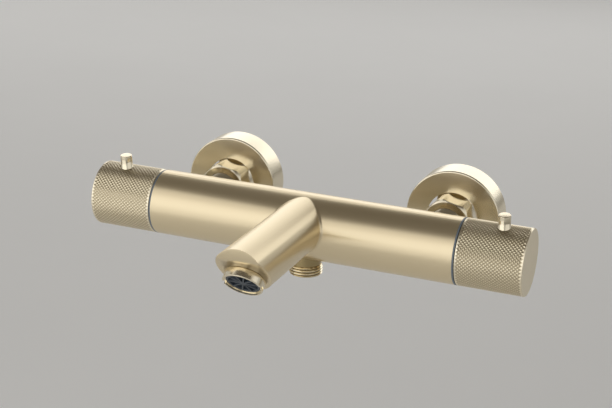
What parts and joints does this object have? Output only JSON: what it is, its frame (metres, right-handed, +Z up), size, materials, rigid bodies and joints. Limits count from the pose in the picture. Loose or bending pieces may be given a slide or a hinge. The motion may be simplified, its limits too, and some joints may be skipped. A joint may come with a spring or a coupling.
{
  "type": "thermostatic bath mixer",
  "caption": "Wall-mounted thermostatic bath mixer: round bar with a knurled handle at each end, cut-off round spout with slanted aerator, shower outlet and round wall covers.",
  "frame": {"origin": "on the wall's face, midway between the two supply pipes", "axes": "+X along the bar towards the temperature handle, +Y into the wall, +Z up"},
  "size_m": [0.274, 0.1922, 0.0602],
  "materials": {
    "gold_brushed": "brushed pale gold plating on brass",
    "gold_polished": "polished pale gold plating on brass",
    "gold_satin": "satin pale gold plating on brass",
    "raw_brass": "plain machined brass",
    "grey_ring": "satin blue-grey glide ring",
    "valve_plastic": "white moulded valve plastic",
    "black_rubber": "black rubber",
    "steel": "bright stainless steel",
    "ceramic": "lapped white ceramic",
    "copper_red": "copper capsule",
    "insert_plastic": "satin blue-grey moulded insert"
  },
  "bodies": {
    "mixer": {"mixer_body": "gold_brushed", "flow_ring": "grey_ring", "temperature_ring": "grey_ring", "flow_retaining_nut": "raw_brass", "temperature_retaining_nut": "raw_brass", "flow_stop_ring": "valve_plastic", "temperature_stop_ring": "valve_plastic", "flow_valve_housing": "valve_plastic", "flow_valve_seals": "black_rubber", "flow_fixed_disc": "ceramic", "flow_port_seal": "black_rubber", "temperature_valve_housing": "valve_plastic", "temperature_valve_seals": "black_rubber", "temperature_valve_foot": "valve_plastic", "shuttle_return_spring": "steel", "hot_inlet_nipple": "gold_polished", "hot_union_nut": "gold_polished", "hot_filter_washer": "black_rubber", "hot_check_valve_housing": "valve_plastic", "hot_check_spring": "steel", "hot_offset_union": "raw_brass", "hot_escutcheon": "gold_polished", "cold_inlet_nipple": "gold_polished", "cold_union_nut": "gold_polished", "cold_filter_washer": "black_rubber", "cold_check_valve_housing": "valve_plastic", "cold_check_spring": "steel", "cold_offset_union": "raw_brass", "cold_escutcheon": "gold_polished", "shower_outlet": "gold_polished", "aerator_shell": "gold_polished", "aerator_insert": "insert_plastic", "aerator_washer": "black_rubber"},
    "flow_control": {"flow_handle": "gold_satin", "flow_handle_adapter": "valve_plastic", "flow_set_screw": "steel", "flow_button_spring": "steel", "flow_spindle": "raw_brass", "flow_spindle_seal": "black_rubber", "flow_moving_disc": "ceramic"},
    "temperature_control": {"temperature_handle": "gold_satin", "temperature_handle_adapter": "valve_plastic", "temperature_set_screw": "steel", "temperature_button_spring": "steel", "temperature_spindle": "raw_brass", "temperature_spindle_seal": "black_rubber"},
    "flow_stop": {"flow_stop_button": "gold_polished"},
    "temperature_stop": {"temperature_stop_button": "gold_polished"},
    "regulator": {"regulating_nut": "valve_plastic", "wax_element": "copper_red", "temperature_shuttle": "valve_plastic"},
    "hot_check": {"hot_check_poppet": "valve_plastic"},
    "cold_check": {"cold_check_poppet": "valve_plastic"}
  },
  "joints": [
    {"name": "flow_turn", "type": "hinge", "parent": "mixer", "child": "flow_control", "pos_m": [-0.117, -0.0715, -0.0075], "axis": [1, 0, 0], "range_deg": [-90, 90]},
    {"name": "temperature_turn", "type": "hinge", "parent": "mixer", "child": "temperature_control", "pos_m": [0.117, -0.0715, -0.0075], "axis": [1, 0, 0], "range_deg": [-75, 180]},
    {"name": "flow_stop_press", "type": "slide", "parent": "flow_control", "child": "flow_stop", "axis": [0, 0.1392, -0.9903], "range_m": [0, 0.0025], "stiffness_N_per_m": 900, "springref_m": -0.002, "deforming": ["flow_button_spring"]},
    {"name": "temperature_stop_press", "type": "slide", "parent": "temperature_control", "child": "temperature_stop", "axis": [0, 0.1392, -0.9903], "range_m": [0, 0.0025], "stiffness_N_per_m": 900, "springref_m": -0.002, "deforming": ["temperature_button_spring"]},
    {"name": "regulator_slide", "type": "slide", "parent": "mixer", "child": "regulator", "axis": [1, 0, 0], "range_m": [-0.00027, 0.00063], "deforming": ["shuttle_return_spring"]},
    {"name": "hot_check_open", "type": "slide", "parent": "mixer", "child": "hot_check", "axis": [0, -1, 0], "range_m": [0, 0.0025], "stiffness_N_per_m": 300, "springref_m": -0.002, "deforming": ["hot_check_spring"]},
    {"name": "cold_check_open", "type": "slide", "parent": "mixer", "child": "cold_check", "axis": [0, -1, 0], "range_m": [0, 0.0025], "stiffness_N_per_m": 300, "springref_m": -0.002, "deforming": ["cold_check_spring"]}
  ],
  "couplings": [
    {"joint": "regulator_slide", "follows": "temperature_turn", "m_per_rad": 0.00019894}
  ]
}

########################################

TASK INSTRUCTIONS: Copy the material above, line for line.

IN RESPONSE:
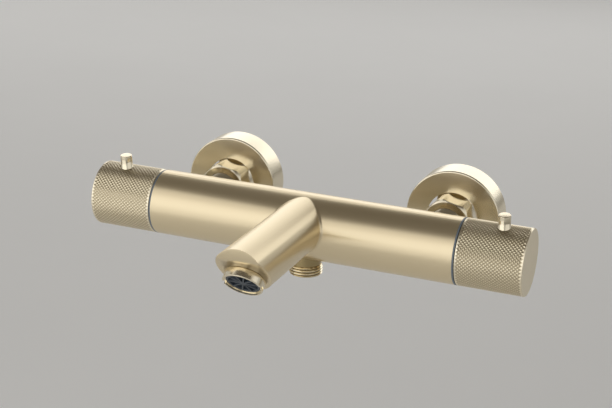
What parts and joints does this object have? Output only JSON: what it is, its frame (metres, right-handed, +Z up), size, materials, rigid bodies and joints. Limits count from the pose in the picture. Loose or bending pieces may be given a slide or a hinge. The motion may be simplified, its limits too, and some joints may be skipped. A joint may come with a spring or a coupling.
{
  "type": "thermostatic bath mixer",
  "caption": "Wall-mounted thermostatic bath mixer: round bar with a knurled handle at each end, cut-off round spout with slanted aerator, shower outlet and round wall covers.",
  "frame": {"origin": "on the wall's face, midway between the two supply pipes", "axes": "+X along the bar towards the temperature handle, +Y into the wall, +Z up"},
  "size_m": [0.274, 0.1922, 0.0602],
  "materials": {
    "gold_brushed": "brushed pale gold plating on brass",
    "gold_polished": "polished pale gold plating on brass",
    "gold_satin": "satin pale gold plating on brass",
    "raw_brass": "plain machined brass",
    "grey_ring": "satin blue-grey glide ring",
    "valve_plastic": "white moulded valve plastic",
    "black_rubber": "black rubber",
    "steel": "bright stainless steel",
    "ceramic": "lapped white ceramic",
    "copper_red": "copper capsule",
    "insert_plastic": "satin blue-grey moulded insert"
  },
  "bodies": {
    "mixer": {"mixer_body": "gold_brushed", "flow_ring": "grey_ring", "temperature_ring": "grey_ring", "flow_retaining_nut": "raw_brass", "temperature_retaining_nut": "raw_brass", "flow_stop_ring": "valve_plastic", "temperature_stop_ring": "valve_plastic", "flow_valve_housing": "valve_plastic", "flow_valve_seals": "black_rubber", "flow_fixed_disc": "ceramic", "flow_port_seal": "black_rubber", "temperature_valve_housing": "valve_plastic", "temperature_valve_seals": "black_rubber", "temperature_valve_foot": "valve_plastic", "shuttle_return_spring": "steel", "hot_inlet_nipple": "gold_polished", "hot_union_nut": "gold_polished", "hot_filter_washer": "black_rubber", "hot_check_valve_housing": "valve_plastic", "hot_check_spring": "steel", "hot_offset_union": "raw_brass", "hot_escutcheon": "gold_polished", "cold_inlet_nipple": "gold_polished", "cold_union_nut": "gold_polished", "cold_filter_washer": "black_rubber", "cold_check_valve_housing": "valve_plastic", "cold_check_spring": "steel", "cold_offset_union": "raw_brass", "cold_escutcheon": "gold_polished", "shower_outlet": "gold_polished", "aerator_shell": "gold_polished", "aerator_insert": "insert_plastic", "aerator_washer": "black_rubber"},
    "flow_control": {"flow_handle": "gold_satin", "flow_handle_adapter": "valve_plastic", "flow_set_screw": "steel", "flow_button_spring": "steel", "flow_spindle": "raw_brass", "flow_spindle_seal": "black_rubber", "flow_moving_disc": "ceramic"},
    "temperature_control": {"temperature_handle": "gold_satin", "temperature_handle_adapter": "valve_plastic", "temperature_set_screw": "steel", "temperature_button_spring": "steel", "temperature_spindle": "raw_brass", "temperature_spindle_seal": "black_rubber"},
    "flow_stop": {"flow_stop_button": "gold_polished"},
    "temperature_stop": {"temperature_stop_button": "gold_polished"},
    "regulator": {"regulating_nut": "valve_plastic", "wax_element": "copper_red", "temperature_shuttle": "valve_plastic"},
    "hot_check": {"hot_check_poppet": "valve_plastic"},
    "cold_check": {"cold_check_poppet": "valve_plastic"}
  },
  "joints": [
    {"name": "flow_turn", "type": "hinge", "parent": "mixer", "child": "flow_control", "pos_m": [-0.117, -0.0715, -0.0075], "axis": [1, 0, 0], "range_deg": [-90, 90]},
    {"name": "temperature_turn", "type": "hinge", "parent": "mixer", "child": "temperature_control", "pos_m": [0.117, -0.0715, -0.0075], "axis": [1, 0, 0], "range_deg": [-75, 180]},
    {"name": "flow_stop_press", "type": "slide", "parent": "flow_control", "child": "flow_stop", "axis": [0, 0.1392, -0.9903], "range_m": [0, 0.0025], "stiffness_N_per_m": 900, "springref_m": -0.002, "deforming": ["flow_button_spring"]},
    {"name": "temperature_stop_press", "type": "slide", "parent": "temperature_control", "child": "temperature_stop", "axis": [0, 0.1392, -0.9903], "range_m": [0, 0.0025], "stiffness_N_per_m": 900, "springref_m": -0.002, "deforming": ["temperature_button_spring"]},
    {"name": "regulator_slide", "type": "slide", "parent": "mixer", "child": "regulator", "axis": [1, 0, 0], "range_m": [-0.00027, 0.00063], "deforming": ["shuttle_return_spring"]},
    {"name": "hot_check_open", "type": "slide", "parent": "mixer", "child": "hot_check", "axis": [0, -1, 0], "range_m": [0, 0.0025], "stiffness_N_per_m": 300, "springref_m": -0.002, "deforming": ["hot_check_spring"]},
    {"name": "cold_check_open", "type": "slide", "parent": "mixer", "child": "cold_check", "axis": [0, -1, 0], "range_m": [0, 0.0025], "stiffness_N_per_m": 300, "springref_m": -0.002, "deforming": ["cold_check_spring"]}
  ],
  "couplings": [
    {"joint": "regulator_slide", "follows": "temperature_turn", "m_per_rad": 0.00019894}
  ]
}